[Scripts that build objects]
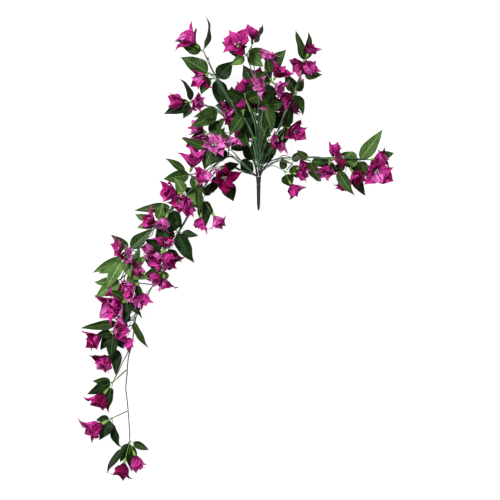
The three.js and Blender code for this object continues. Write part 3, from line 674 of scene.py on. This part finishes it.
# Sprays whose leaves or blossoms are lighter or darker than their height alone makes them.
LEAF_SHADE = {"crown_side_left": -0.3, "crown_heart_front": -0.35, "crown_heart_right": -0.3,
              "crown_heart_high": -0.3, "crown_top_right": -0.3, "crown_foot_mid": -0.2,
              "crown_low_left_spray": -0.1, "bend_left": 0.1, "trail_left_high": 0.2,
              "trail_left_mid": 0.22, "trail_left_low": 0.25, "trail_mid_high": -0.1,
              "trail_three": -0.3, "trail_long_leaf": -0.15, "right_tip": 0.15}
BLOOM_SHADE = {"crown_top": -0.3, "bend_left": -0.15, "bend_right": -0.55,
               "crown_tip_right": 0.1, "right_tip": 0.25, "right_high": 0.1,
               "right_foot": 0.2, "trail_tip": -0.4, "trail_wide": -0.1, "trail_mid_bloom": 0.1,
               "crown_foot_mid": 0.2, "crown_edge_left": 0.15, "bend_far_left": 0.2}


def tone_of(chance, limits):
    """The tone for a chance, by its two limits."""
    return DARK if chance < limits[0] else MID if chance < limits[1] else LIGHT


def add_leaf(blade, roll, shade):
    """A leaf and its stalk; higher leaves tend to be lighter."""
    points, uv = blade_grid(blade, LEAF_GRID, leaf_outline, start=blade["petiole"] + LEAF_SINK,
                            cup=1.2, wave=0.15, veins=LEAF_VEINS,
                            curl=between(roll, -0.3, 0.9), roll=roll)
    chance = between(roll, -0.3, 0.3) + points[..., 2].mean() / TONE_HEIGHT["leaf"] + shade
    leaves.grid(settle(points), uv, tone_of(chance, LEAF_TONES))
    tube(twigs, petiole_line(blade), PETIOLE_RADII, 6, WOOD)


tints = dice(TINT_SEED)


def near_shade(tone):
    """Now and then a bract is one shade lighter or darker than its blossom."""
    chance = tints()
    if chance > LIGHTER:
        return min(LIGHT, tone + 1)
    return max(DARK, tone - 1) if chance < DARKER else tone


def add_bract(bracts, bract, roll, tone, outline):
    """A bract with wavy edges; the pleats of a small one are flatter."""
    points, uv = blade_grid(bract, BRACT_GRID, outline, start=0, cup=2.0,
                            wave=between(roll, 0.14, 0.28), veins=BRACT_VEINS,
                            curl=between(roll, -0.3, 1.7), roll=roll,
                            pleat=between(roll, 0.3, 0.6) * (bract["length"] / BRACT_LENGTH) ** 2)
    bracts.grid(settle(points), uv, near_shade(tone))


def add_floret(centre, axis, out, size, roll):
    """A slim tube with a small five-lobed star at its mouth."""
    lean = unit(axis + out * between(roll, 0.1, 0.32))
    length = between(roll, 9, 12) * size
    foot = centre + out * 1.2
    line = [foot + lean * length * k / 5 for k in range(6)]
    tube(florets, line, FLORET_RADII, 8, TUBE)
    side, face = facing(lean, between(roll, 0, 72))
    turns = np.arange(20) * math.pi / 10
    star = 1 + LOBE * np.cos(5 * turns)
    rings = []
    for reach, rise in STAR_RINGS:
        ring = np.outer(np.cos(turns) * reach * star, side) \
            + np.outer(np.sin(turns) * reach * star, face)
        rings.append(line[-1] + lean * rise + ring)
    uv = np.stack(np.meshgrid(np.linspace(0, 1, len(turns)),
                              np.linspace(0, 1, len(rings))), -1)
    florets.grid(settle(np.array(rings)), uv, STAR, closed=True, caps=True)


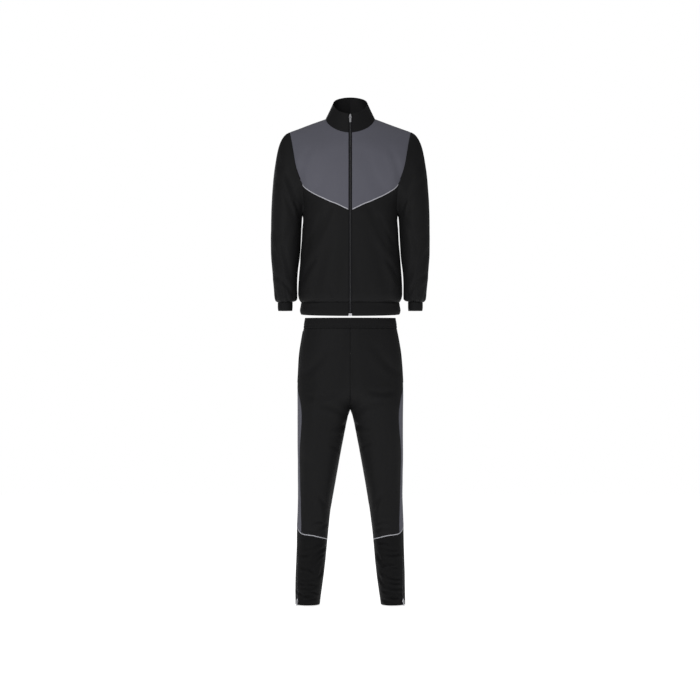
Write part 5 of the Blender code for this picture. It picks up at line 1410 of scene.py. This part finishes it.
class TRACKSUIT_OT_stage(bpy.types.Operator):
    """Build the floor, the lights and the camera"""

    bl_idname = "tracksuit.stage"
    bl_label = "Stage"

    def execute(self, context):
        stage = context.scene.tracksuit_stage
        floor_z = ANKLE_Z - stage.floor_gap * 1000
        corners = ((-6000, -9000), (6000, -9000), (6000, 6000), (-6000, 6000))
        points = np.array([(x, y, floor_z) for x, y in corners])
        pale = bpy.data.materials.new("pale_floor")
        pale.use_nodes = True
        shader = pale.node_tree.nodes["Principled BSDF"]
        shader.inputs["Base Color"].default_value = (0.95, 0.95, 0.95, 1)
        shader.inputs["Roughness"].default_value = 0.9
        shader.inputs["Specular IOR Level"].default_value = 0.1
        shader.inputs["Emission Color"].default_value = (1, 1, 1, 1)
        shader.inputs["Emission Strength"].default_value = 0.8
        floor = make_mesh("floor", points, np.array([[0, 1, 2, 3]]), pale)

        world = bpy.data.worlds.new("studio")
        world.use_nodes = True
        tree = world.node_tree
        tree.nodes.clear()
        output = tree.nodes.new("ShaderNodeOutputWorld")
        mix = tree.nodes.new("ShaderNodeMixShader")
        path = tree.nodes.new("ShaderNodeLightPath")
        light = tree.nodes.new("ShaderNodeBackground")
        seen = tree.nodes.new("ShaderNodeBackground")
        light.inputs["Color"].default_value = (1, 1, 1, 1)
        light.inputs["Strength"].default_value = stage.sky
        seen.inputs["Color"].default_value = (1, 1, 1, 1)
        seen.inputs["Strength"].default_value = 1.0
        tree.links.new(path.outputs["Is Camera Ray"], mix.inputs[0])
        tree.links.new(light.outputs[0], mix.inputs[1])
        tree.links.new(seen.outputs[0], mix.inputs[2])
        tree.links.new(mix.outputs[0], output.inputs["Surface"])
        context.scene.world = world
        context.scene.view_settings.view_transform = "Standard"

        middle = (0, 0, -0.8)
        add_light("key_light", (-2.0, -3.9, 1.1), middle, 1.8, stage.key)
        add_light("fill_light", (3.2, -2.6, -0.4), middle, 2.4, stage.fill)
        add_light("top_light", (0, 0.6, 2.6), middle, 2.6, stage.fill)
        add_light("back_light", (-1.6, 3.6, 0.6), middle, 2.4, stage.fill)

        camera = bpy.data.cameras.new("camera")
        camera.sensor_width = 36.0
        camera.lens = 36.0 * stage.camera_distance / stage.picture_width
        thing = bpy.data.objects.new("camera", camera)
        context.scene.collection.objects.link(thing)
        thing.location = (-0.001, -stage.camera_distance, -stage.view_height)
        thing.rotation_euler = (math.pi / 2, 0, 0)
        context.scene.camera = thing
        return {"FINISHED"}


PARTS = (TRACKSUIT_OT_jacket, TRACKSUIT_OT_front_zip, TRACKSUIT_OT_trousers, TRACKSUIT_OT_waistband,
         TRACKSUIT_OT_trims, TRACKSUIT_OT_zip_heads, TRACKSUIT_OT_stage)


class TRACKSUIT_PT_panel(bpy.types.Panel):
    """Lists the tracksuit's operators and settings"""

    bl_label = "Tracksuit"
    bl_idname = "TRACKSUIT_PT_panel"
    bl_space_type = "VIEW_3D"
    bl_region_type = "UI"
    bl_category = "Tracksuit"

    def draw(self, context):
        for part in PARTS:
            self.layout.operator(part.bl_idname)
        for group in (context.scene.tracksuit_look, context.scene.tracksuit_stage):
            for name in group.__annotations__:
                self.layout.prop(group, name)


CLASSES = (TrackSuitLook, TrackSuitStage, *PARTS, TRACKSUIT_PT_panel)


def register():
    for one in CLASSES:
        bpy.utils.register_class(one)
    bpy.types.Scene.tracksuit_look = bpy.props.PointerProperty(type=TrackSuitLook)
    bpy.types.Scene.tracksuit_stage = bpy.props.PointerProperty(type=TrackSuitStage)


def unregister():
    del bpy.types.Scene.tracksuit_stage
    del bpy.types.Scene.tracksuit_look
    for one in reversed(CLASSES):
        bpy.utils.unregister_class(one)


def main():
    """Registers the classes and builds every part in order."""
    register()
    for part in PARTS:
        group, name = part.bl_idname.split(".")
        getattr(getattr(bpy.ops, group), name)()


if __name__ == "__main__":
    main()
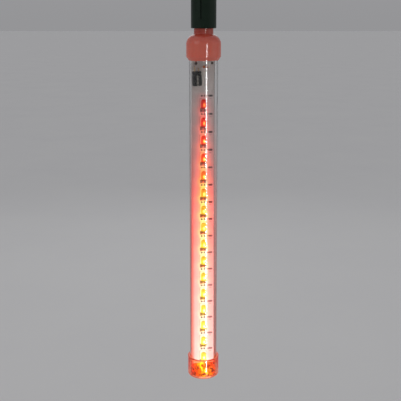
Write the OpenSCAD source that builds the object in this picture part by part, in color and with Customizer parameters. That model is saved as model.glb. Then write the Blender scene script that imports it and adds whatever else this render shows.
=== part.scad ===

THE PROBLEM => Reproduce, word for word, only the lines from the one that contains "Write the OpenSCAD" through the final line.

WORKED ANSWER =>
Write the OpenSCAD source that builds the object in this picture part by part, in color and with Customizer parameters. That model is saved as model.glb. Then write the Blender scene script that imports it and adds whatever else this render shows.
=== part.scad ===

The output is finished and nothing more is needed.